Our son is waiting to see arches, pillars and whatnot to show up in some of our work here at home! Well, the thing I went to see was the tile work. The mosaic work in Italy is extraordinary... look closely at this side altar and you will see it is made up of tiny pieces of tile.
Now this is what Shelby should be watching out for in the future around here!
Everywhere I looked I was awestruck.
Our time in the Basilica was very short even though we were on our own with no 'keeper'. Our eyes were pretty much falling out with overkill. The church requires much more time to do it right.

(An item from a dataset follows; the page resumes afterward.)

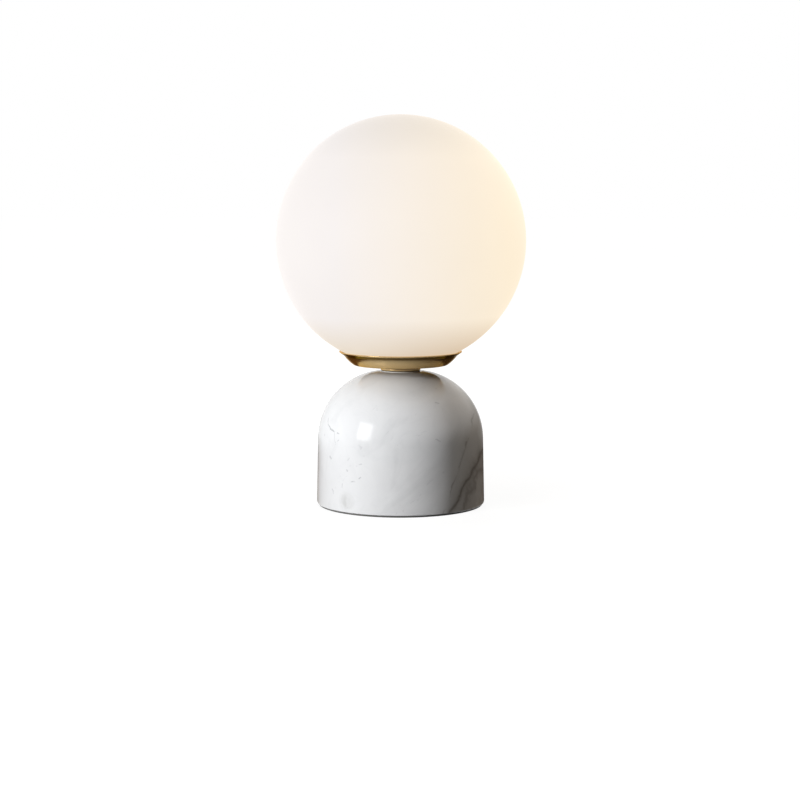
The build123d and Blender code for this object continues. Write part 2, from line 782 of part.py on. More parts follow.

This is the entrance (portico) where we first came to the church but now I stopped a moment to take a look at how they finished their foyer. Hmm... next time I help with an interior on a church I will have to remember all that I saw this day!
We broke out onto the front of the Basilica looking out over St. Peter's Square... I prefer to use the word Piazza because that doesn't sound so square and St. Peter's Square is not square.
Looking back up to the front of the Basilica...
Over to the side to see the Papal Apartments...
And there at the entrance a Swiss guard in all his 'prettiness'.
They were preparing for some grand festival coming up on the weekend so there were preparations with chairs and lighting and sound equipment.
But in the centre there is an Egyptian obelisk of red granite. This obelisk has been moved three times in its 4400 year history. It was moved here in 1586. It took 13 months to erect the column in this location. Click here to read more.
The piazza is surrounded with columns 4 deep and topped with statues of apostles, prophets, and saints. If you look again at the map of Vatican City you will see the the shape of the total piazza has the curve of arms. These are to symbolize the arms of the 'mother church' welcoming her children home.
The day had disappeared so quickly I almost had to pinch myself that I had truly been there. Looking back for one more photo...
We boarded the bus ready for a rest on the way back to Civitavecchia and our boat.